Curiously it was also a period of time when Roman women acquired increasing independence from men and indirect influence over state affairs. Nero’s mother, Agrippina the younger was a prominent example yet the trendsetter for such freedom was her mother Agrippina the Elder.
It was also a period when laws began to be passed to protect the rights of slaves – for example promoting the rights of a family to remain united or of individuals to be treated to health by their owners. New religions from the East such as Mithraism and Christianity began to take hold.
A doleful aspect of this inexorable shift in society were the numerous yet largely unheeded texts regarding morality – Ancient Roman morality “mores” and what it was to live a “good life”. The likes of Cato followed by Cicero and Seneca spanned a period of a few hundred years chiming the same warning bell: Much as they could see that Roman society’s future wellbeing lay in issues of ethics and morality (albeit with their own peculiar inconsistencies) they were unable to prevent the inexorable evolution of personal and class interests, the unparalleled enjoyment of luxury – at the expense of “Romanity”.
“Neroism” was Nero’s objective and plan for a transformed Roman society. The transformation of emperor Augustus’ concept of Roman emperor towards an oriental form of despotic yet luxurious rule. Unparalleled public and personal profligacy were something which most parts of society, except the armed forces, were happily enjoying. Some disaffected factions might plan to assassinate Emperor Nero, certainly not to give up on the wellbeing they enjoyed, but simply to change the master under whom they did so.
Excessive state spending under Nero was accompanied by heavy taxation of the provinces, economic depression, and a growing degree of hostility in the army: Whilst they fought to control the northern and eastern confines of the empire, the Emperor was enjoying his theatrical and artistic tour of Greece and Egypt; so he was forced back to Rome to attempt to quell the uprisings, which he eventually achieved by committing suicide.
So the time of Nero, or the century of Nero, was also a moment in Roman history during which we can see a shift in the balance of Roman society with declining relevance of the plebeian masses on the one hand and the increased importance of the Praetorian guards and the Roman army in nominating the emperor.
In stark contrast to early Roman society, when the Roman army was largely made up of the wealthy aristocracy (who could afford to arm themselves), society at the time of Nero had a net divide between the now hugely wealthy land-owning aristocracy and essentially plebeian army who’s individuals were more interested in small and medium enterprise, land to build themselves a home on and a pension.
This became particularly apparent when Nero died and the year of the four Caesars followed: the various Caesars being nominated by different military factions with or without support from the Senate. The final victor was emperor Vespasian –a general born of a tax collector enlisted and made it through the ranks. As plebeian poverty made itself felt, increasing numbers of people turned to state aid (annona – the Roman grain supply) and the famous Roman public entertainment as a diversion in a world where the only remaining options were to sell oneself into slavery or join the professional Roman army.

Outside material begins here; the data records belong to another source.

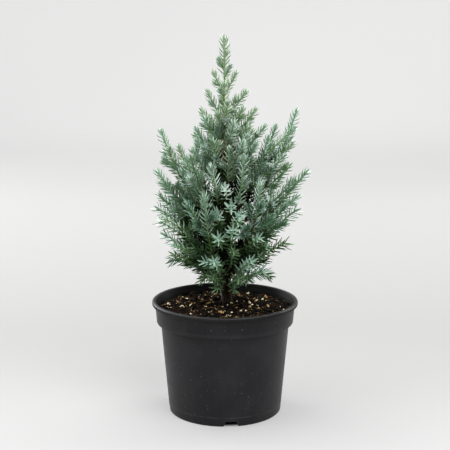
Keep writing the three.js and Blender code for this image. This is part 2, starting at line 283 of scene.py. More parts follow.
def frames_along(headings: Sequence[Vector]) -> list[tuple[Vector, Vector]]:
    """Finds pairs of directions across a line that turn as little as they can on their way along it.

    Args:
        headings: the line's direction at each of its points.

    Returns:
        For each point two directions at right angles to the heading and to each other.
    """
    nearly_across = 0.9
    side = ACROSS if abs(headings[0].x) < nearly_across else UP
    frames = []
    for heading in headings:
        side = (side - heading * side.dot(heading)).normalized()
        frames.append((side, heading.cross(side)))
    return frames


def fluted_tube(
    places: Sequence[tuple[Vector, Vector]], radius_at: Callable[[int, float], float], sides: int
) -> Shape:
    """A closed tube whose radius may change round it as well as along it.

    Args:
        places: the middle of each ring and its heading.
        radius_at: the radius at a ring's number and an angle.
        sides: how many points a ring has.

    Returns:
        Points in millimetres and faces.
    """
    points = []
    for i, ((centre, _), (across, along)) in enumerate(zip(places, frames_along([h for _, h in places]))):
        for j in range(sides):
            angle = 2 * math.pi * j / sides
            radius = radius_at(i, angle)
            points.append(centre + across * (radius * math.cos(angle)) + along * (radius * math.sin(angle)))
    return np.array(points), capped(len(places), sides)


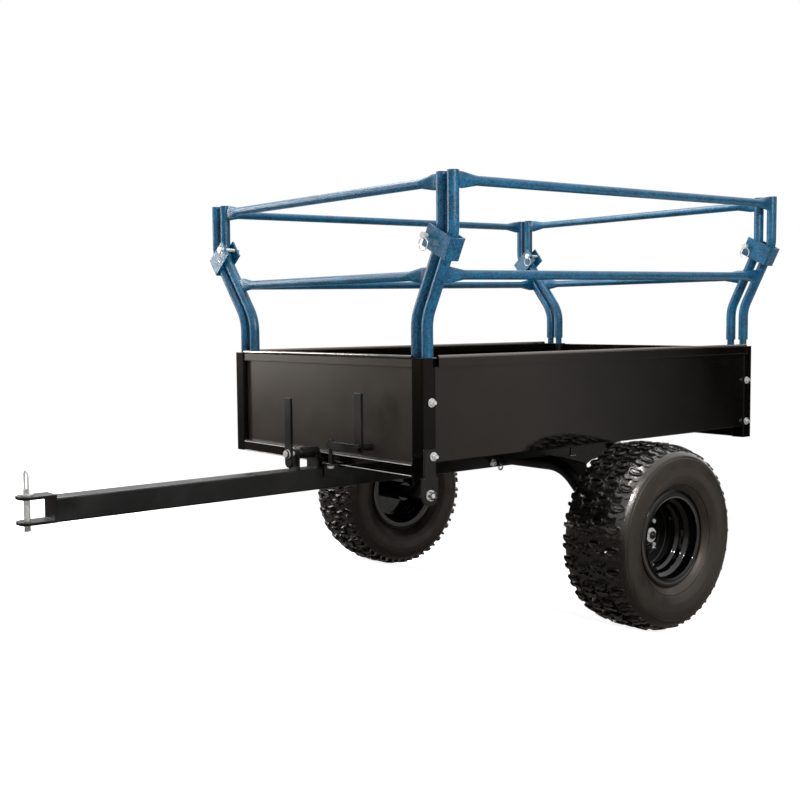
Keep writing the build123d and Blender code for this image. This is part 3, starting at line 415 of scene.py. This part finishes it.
for step in (-ARC_DEPTH, ARC_DEPTH):
    bpy.ops.mesh.inset(thickness=ARC_WIDTH, depth=0)
    bpy.ops.mesh.extrude_region_move(TRANSFORM_OT_translate={"value": (0, 0, step)})
bpy.ops.mesh.select_all(action="SELECT")
bpy.ops.mesh.bevel(offset=LUG_ROUND, segments=1, affect="EDGES")
bpy.ops.object.mode_set(mode="OBJECT")

# A bar is a block whose quarter points are pulled back, so it waves
BAR_LENGTH = 0.0075
BAR_WIDTH = 0.037
BAR_WAVE = 0.0045
BAR_DROP = 0.0015
BAR_CUTS = 3
bpy.ops.mesh.primitive_cube_add(size=1)
bar = bpy.context.object
bar.scale = (BAR_LENGTH, BAR_WIDTH, KNOB_HEIGHT)
bpy.ops.object.transform_apply(location=True, rotation=True, scale=True)
bpy.ops.object.mode_set(mode="EDIT")
bpy.ops.mesh.select_all(action="SELECT")
bpy.ops.mesh.subdivide(number_cuts=BAR_CUTS)
bpy.ops.mesh.select_mode(type="VERT")
bpy.ops.mesh.select_all(action="DESELECT")
bpy.ops.object.mode_set(mode="OBJECT")
for corner in bar.data.vertices:
    corner.select = round(abs(corner.co.y) / (BAR_WIDTH / (BAR_CUTS + 1))) == 1
bpy.ops.object.mode_set(mode="EDIT")
bpy.ops.transform.translate(value=(-BAR_WAVE, 0, 0))
bpy.ops.object.mode_set(mode="OBJECT")

COLUMNS = (
    # distance out from the middle, radius of the tops, phase in rows, tilt over the shoulder in degrees
    (0.0200, 0.2235, 0.11, 0),
    (-0.0200, 0.2235, -0.11, 0),
    (0.0610, 0.2165, -0.12, 17),
    (-0.0620, 0.2195, 0.12, 11),
)
KNOB_PHASE = 0.13
BAR_PHASE = -0.28
lugs = []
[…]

It is interesting to conjecture that this stark view of Roman society at the time of Nero might also have been held by Petronius Arbiter, writer and friend of the emperor who published the great “Satyricon”; a work of Roman satire with its many parodies of Roman society of the day and perhaps of Emperor Nero’s court itself. Whilst Seneca bemoaned the state of affairs in traditionally Roman soberness, Petronius used it and interpreted it into a pure exhibition. Both men lost their lives prematurely.